In the records below, tally every line containing "bodies". Report only the total.

■ Material to process:
━━━━━━━━━━━━━━━━
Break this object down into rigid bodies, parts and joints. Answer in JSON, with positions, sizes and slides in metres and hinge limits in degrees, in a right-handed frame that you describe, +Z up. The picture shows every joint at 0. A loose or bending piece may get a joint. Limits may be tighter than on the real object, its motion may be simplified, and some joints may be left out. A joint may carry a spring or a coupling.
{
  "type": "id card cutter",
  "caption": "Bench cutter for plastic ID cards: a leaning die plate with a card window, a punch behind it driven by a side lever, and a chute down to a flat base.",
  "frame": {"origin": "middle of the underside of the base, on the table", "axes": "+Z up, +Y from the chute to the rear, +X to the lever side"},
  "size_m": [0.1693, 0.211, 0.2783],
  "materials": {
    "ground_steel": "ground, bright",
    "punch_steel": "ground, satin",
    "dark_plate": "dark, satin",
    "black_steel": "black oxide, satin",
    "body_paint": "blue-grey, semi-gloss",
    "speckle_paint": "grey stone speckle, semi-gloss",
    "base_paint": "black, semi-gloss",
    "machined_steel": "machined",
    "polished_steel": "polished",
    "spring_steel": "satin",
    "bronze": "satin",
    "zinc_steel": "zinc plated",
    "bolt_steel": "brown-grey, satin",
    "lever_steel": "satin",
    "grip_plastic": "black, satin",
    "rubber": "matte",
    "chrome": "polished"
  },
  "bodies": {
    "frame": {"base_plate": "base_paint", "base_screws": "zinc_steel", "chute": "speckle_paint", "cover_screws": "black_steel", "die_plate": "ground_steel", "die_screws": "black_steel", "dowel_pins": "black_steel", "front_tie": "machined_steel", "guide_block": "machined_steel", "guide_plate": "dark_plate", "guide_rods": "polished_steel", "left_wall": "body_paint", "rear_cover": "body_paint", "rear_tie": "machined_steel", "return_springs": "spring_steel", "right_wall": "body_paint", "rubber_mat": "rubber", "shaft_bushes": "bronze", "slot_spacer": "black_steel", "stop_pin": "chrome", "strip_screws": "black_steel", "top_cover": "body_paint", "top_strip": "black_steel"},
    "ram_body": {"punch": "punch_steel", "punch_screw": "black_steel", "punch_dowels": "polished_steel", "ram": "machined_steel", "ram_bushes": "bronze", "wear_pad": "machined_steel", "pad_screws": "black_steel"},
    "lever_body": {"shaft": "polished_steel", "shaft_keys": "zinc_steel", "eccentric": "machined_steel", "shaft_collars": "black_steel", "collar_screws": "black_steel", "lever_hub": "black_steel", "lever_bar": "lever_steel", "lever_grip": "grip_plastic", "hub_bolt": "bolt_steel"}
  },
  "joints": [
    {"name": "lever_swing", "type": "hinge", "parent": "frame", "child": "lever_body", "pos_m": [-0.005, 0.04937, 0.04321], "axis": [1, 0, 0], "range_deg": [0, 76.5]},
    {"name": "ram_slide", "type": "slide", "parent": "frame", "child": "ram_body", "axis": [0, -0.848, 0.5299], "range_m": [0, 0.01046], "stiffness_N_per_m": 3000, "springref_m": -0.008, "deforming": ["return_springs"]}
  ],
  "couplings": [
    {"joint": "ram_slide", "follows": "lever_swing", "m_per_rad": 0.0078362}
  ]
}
━━━━━━━━━━━━━━━━
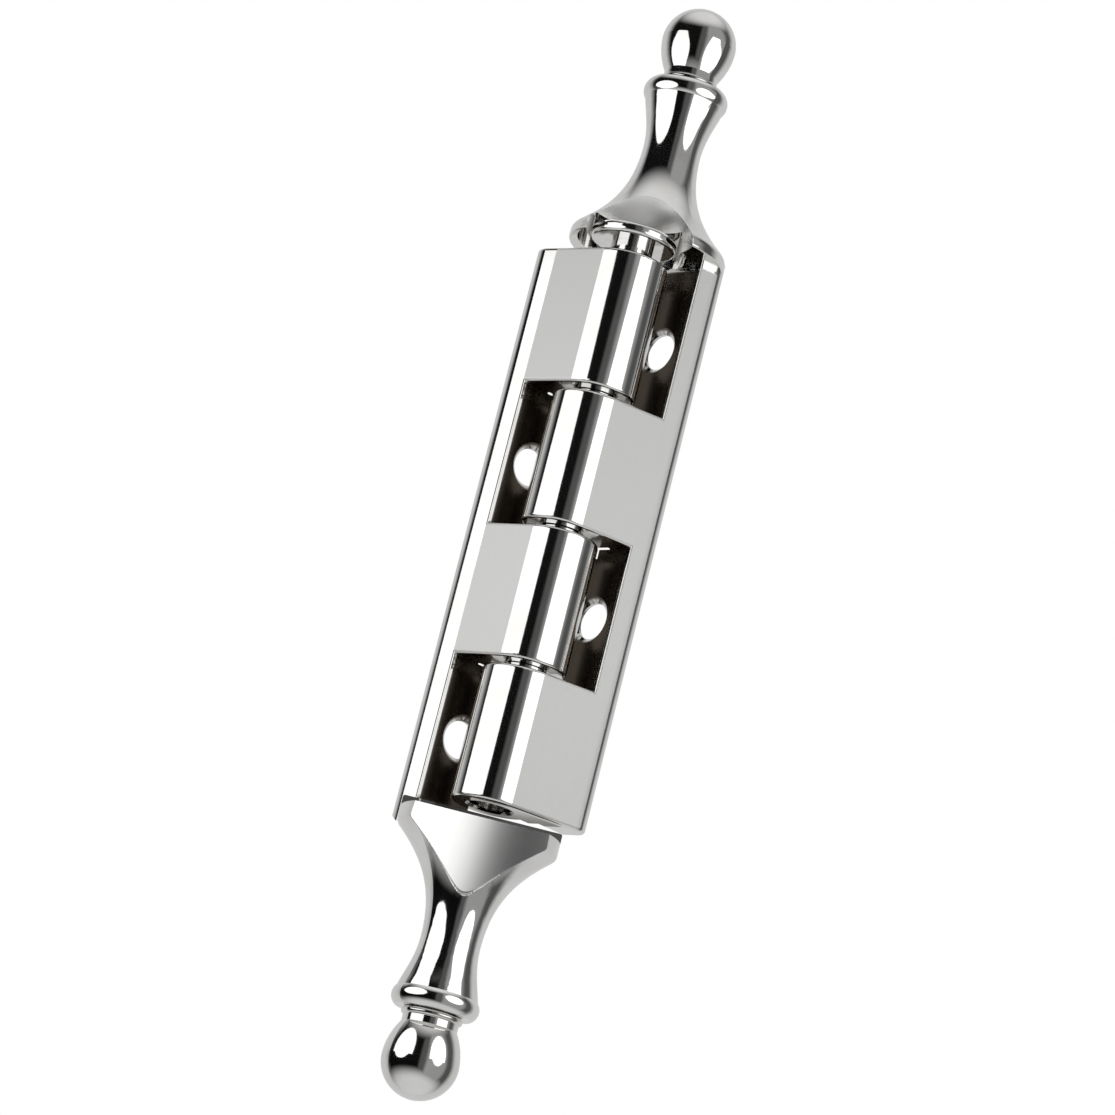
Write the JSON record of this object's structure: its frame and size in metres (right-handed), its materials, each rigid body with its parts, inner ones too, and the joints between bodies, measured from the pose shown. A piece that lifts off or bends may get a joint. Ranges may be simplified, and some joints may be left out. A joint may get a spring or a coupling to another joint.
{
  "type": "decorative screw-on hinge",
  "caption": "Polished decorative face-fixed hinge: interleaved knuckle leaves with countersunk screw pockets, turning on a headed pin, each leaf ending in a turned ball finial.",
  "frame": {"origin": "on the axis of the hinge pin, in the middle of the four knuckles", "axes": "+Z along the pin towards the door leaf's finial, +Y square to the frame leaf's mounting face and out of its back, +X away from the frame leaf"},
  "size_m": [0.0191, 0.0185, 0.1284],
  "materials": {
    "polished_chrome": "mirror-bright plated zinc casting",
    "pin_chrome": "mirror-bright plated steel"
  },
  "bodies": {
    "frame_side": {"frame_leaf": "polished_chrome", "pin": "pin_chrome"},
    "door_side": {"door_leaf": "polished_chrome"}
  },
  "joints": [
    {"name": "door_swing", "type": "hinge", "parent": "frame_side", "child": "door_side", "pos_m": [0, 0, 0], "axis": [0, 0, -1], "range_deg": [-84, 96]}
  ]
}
━━━━━━━━━━━━━━━━
■ The completed task:
4